A general prediction model for the detection of ADHD and Autism using structural and functional MRI

• Published in: PloS one Vol. 13; no. 4; p. e0194856
• Main Authors: Sen, Bhaskar, Borle, Neil C., Greiner, Russell, Brown, Matthew R. G.
• Format: Journal Article
• Language: English
• Published: United States Public Library of Science 17.04.2018; Public Library of Science (PLoS)
• Subjects: Accuracy; Attention deficit hyperactivity disorder; Autism; Biology and Life Sciences; Classifiers; Datasets; Diagnosis; Diagnostic systems; Feature extraction; Filters; Functional magnetic resonance imaging; Image filters; Magnetic resonance; Magnetic resonance imaging; Medicine and Health Sciences; Mental disorders; Neuroimaging; NMR; Nuclear magnetic resonance; Physical Sciences; Prediction models; Research and Analysis Methods; Resonance; Signal processing; Social Sciences; Structure-function relationships; Support vector machines; Texture; Canada
• ISSN: 1932-6203; 1932-6203
• DOI: 10.1371/journal.pone.0194856

This work presents a novel method for learning a model that can diagnose Attention Deficit Hyperactivity Disorder (ADHD), as well as Autism, using structural texture and functional connectivity features obtained from 3-dimensional structural magnetic resonance imaging (MRI) and 4-dimensional resting-state functional magnetic resonance imaging (fMRI) scans of subjects.

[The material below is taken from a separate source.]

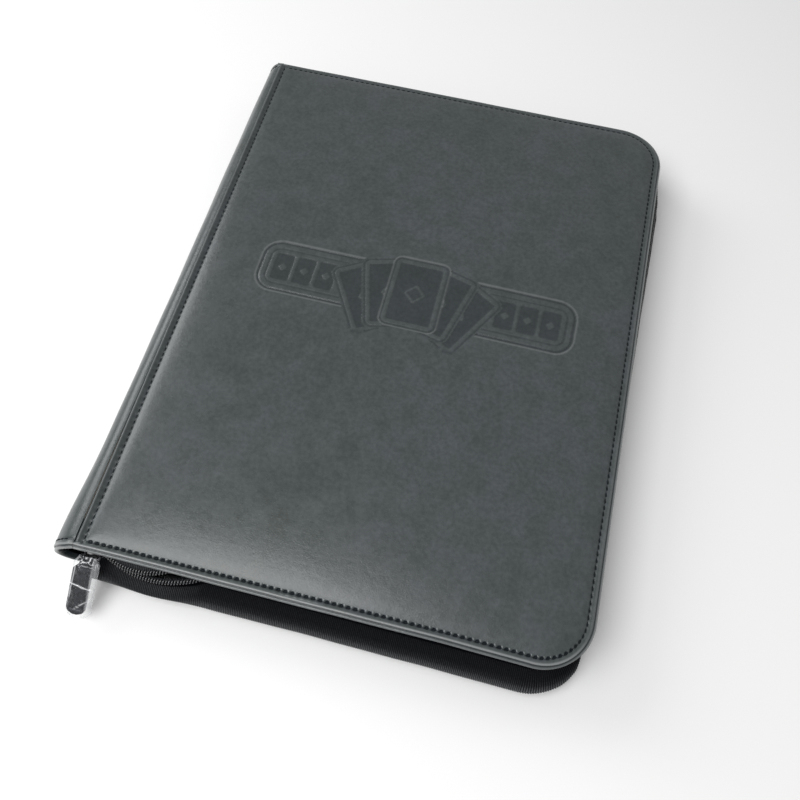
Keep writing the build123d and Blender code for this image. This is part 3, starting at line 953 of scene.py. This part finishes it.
def add_coil(name, coil_out, coil_z, lean, body, stands_for):
    """A nylon coil: one filament wound in flattened loops along the tape's edge."""
    loop_pitch, per_loop, wire_sides, wire = 1.5, 10, 6, 0.42
    run, edge, normal = edge_track(coil_left, loop_pitch / per_loop)
    out = coil_out(edge[:, 0], edge[:, 1])
    near_slider = np.where(edge[:, 1] < 0, np.exp(-np.clip(edge[:, 0] - coil_left, 0, None) / 9.0), 0)
    phase = TURN * run / loop_pitch
    aside = 1.45 * np.cos(phase)
    lift = 1.0 * np.sin(phase) + coil_z + lean * near_slider
    centre = np.stack([*(edge + normal * (out + aside)[:, None]).T, lift], -1)
    ahead = np.gradient(centre, axis=0)
    ahead /= np.linalg.norm(ahead, axis=1)[:, None]
    track = np.stack([-normal[:, 1], normal[:, 0], np.zeros(len(run))], -1)
    first = np.cross(ahead, track)
    first /= np.linalg.norm(first, axis=1)[:, None] + 1e-9
    second = np.cross(ahead, first)
    points = rings_about(centre, first, second, wire, wire_sides)
    add_piece(name, points, grid_faces(len(run), wire_sides, wrap=True), nylon, "coil", body, stands_for)


def tube(path, radius, sides, closed=False, flat=1.0):
    """Points and faces of a round bar along a path."""
    path = np.array(path, dtype=float)
    count = len(path)
    if closed:
        ahead = np.roll(path, -1, 0) - np.roll(path, 1, 0)
    else:
        ahead = np.gradient(path, axis=0)
    ahead /= np.linalg.norm(ahead, axis=1)[:, None]
    spread = np.ptp(path, axis=0)
    level = np.eye(3)[int(np.argmin(spread))]
    second = np.cross(ahead, level)
    second /= np.linalg.norm(second, axis=1)[:, None]
    points = rings_about(path, level[None, :] * flat, second, radius, sides)
    faces = grid_faces(count, sides, wrap=True)
    if closed:
        last = (count - 1) * sides
        faces += [[last + i, last + (i + 1) % sides, (i + 1) % sides, i] for i in range(sides)]
    else:
        faces += end_caps(count, sides)
    return points, faces


def rounded_plate(half_w, half_t, r, layers, steps=6):
    """Stacked rounded outlines in local x, y with z levels: (z, inset) from bottom to top, capped."""
    points = []
    for z, inset in layers:
        for cx, cy, start in ((1, -1, -90), (1, 1, 0), (-1, 1, 90), (-1, -1, 180)):
            for k in range(steps + 1):
                a = math.radians(start + 90 * k / steps)
                radius = max(r - inset, 0.05)
                x, y = cx * (half_w - r), cy * (half_t - r)
                points.append((x + radius * math.cos(a), y + radius * math.sin(a), z))
    count = 4 * (steps + 1)
    faces = grid_faces(len(layers), count, wrap=True) + end_caps(len(layers), count)
    return np.array(points), faces


def join(parts):
    """Joins several (points, faces) into one."""
    points, faces, first = [], [], 0
    for part_points, part_faces in parts:
        points.append(part_points)
        faces += [[first + i for i in face] for face in part_faces]
        first += len(part_points)
    return np.concatenate(points), faces


def add_slider_shell():
    """Two plates with turned lips either side of the coils, joined by a post between them."""
    (left, outer_y, low_z), (right, inner_y, high_z) = box_mm("slider_body")
    centre_x, centre_z = (left + right) / 2, (low_z + high_z) / 2
    half_len, half_t = (right - left) / 2, (high_z - low_z) / 2
    edge_layers = [(0.0, 0.55), (0.2, 0.15), (0.5, 0.0), (1.1, 0.0), (1.4, 0.15), (1.6, 0.55)]
    plate_t = 1.5
    parts = []

    def place(plate, x, y, z):
        """x, y and z map the plate's own points to the frame."""
        points, faces = plate
        parts.append((np.stack([x + points[:, 0], y(points), z(points)], -1), faces))

    for base_y, way in ((outer_y, 1), (inner_y, -1)):
        place(rounded_plate(half_len, half_t, 2.6, edge_layers), centre_x,
              lambda p: base_y + way * p[:, 2], lambda p: centre_z + p[:, 1])
    lip_layers = [(0.0, 0.2), (0.15, 0.0), (0.7, 0.0), (0.85, 0.2)]
    for base_y, way, depth in ((outer_y + plate_t, 1, 1.0), (inner_y - plate_t, -1, 1.3)):
        for level in (-1, 1):
            place(rounded_plate(half_len - 2.2, depth / 2, 0.4, lip_layers, steps=3), centre_x,
                  lambda p: base_y + way * (p[:, 1] + depth / 2),
                  lambda p: centre_z + level * (half_t - 0.85) + level * p[:, 2])
    place(rounded_plate(1.7, 0.9, 0.85, [(0.0, 0.0), (4.2, 0.0)]), right - 3.4,
          lambda p: outer_y + plate_t + p[:, 2], lambda p: centre_z + p[:, 1])
    add_piece("slider_shell", *join(parts), slider_metal, "slider_metal", "slider", ["slider_body"],
              flat=True)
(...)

We explore a series of three learners: (1) The LeFMS learner first extracts features from the structural MRI images using the texture-based filters produced by a sparse autoencoder. These filters are then convolved with the original MRI image using an unsupervised convolutional network. The resulting features are used as input to a linear support vector machine (SVM) classifier. (2) The LeFMF learner produces a diagnostic model by first computing spatial non-stationary independent components of the fMRI scans, which it uses to decompose each subject's fMRI scan into the time courses of these common spatial components. These features can then be used with a learner by themselves or in combination with other features to produce the model. Regardless of which approach is used, the final set of features are input to a linear support vector machine (SVM) classifier. (3) Finally, the overall LeFMSF learner uses the combined features obtained from the two feature extraction processes in (1) and (2) above as input to an SVM classifier, achieving an accuracy of 0.673 on the ADHD-200 holdout data and 0.643 on the ABIDE holdout data. Both of these results, obtained with the same LeFMSF framework, are the best known, over all hold-out accuracies on these datasets when only using imaging data-exceeding previously-published results by 0.012 for ADHD and 0.042 for Autism. Our results show that combining multi-modal features can yield good classification accuracy for diagnosis of ADHD and Autism, which is an important step towards computer-aided diagnosis of these psychiatric diseases and perhaps others as well.